If you drive a car along the same spot all the time you'll start to find there are ruts in the road. When we went to Rome we went down some of the roads in Rome or one of the other places, Pompey. In Pompey there's actually ruts where the chariots went. You can actually see the rut, so if you try and drive a chariot there it'll fit into the rut and then it'll just go down the rut. Once it's in the rut it's not easy to get it out. So what happens is with a memory, you have an experience. There's a track of neuron paths created within your brain, and then if you keep having that or you repeat it the same track is formed, formed, formed, formed, formed. It goes deeper and deeper and deeper, until in the end you've got now something embedded into your mind and you don't have to think about it any more. You just drop into the rut and away you go, for example, how many of you have found like for example you're driving to work. You drive to work every day and then you get in the car and start to point it that way, then before you know it you're there and you haven't even thought through how you got there?

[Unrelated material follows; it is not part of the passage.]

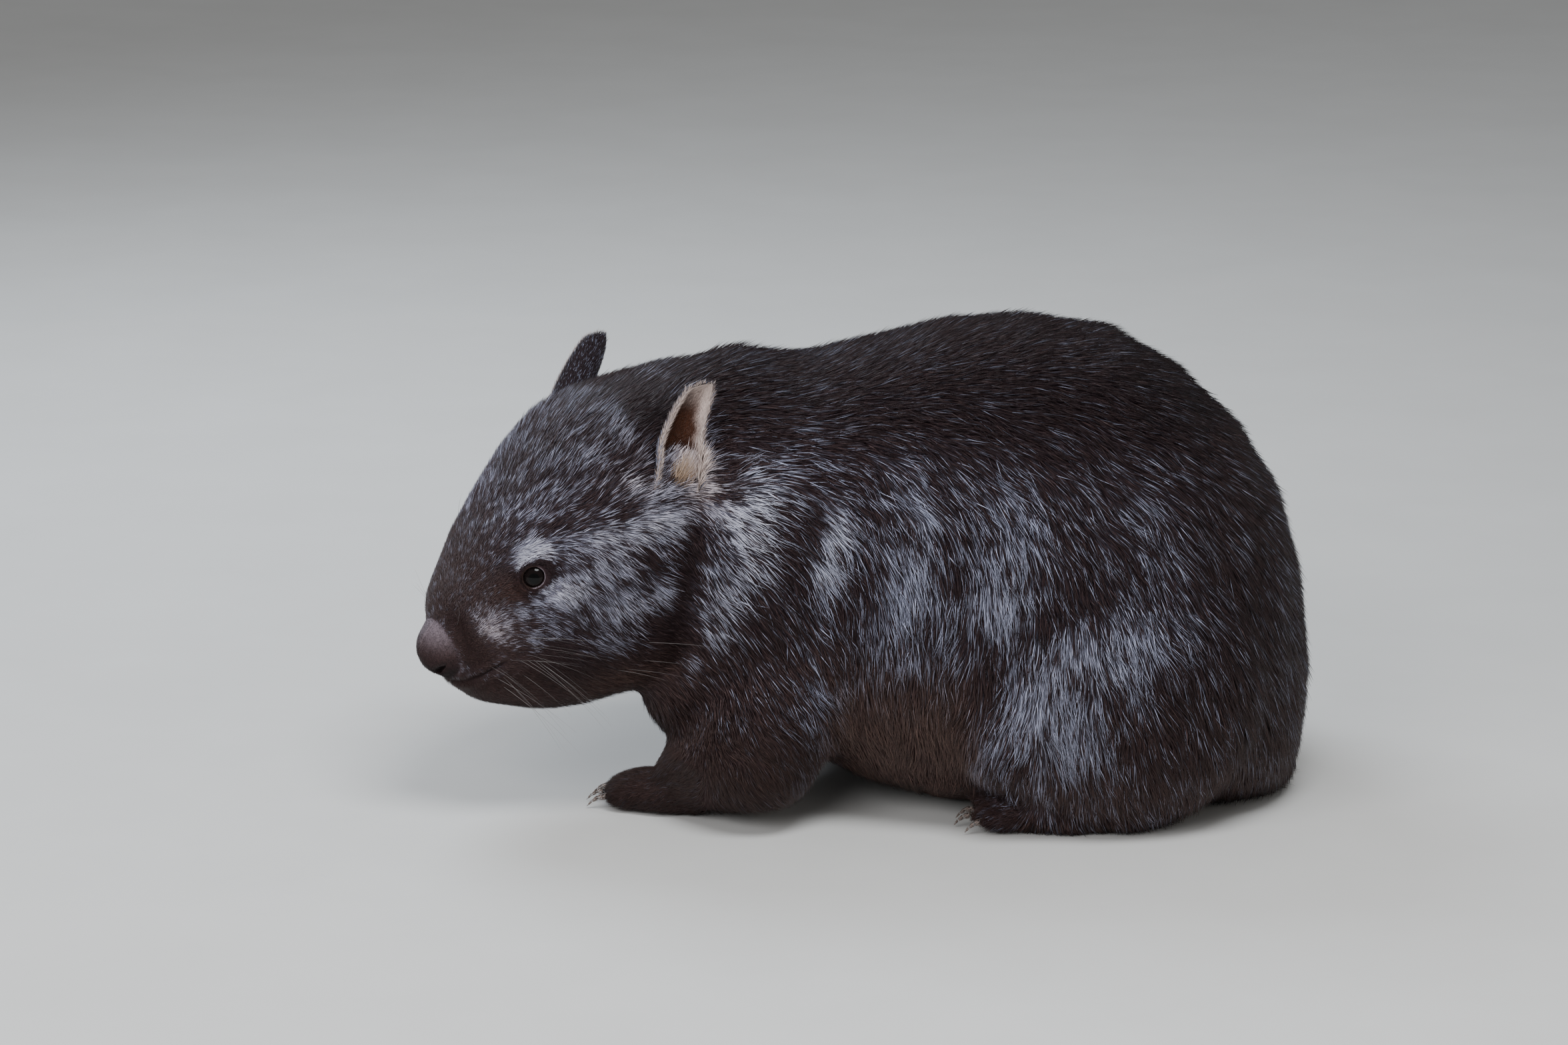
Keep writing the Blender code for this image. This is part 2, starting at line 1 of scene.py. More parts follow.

It's just like it's now become such a habit that you get in the rut and when you point in that direction something subconscious takes over. It's the imprinted memory, the rut and away you go.

I've even had it where I've meant to go somewhere else and I started heading towards the church and ended up going to the church, thinking what did I do that for? Because I was no longer conscious. It was unconscious, subconscious. Getting the idea? And so for example if things have no emotion with them you've got to repeat them to memorise them. Say for example you want to learn the times tables, you have to keep repeating them and you repeat them and you repeat them and you repeat them. Eventually, after repeating them enough it's just locked into your mind. It's like there's a mental rut, a neuron path deep enough to contain that thing and you just immediately have got it. Now this is all stuff, its simple stuff isn't it? But you have to understand how this operates, so we've got that, how we memorise things when we first of all have an experience, it forms a path in the mind and if you repeat the experience then the path goes deeper and deeper and deeper.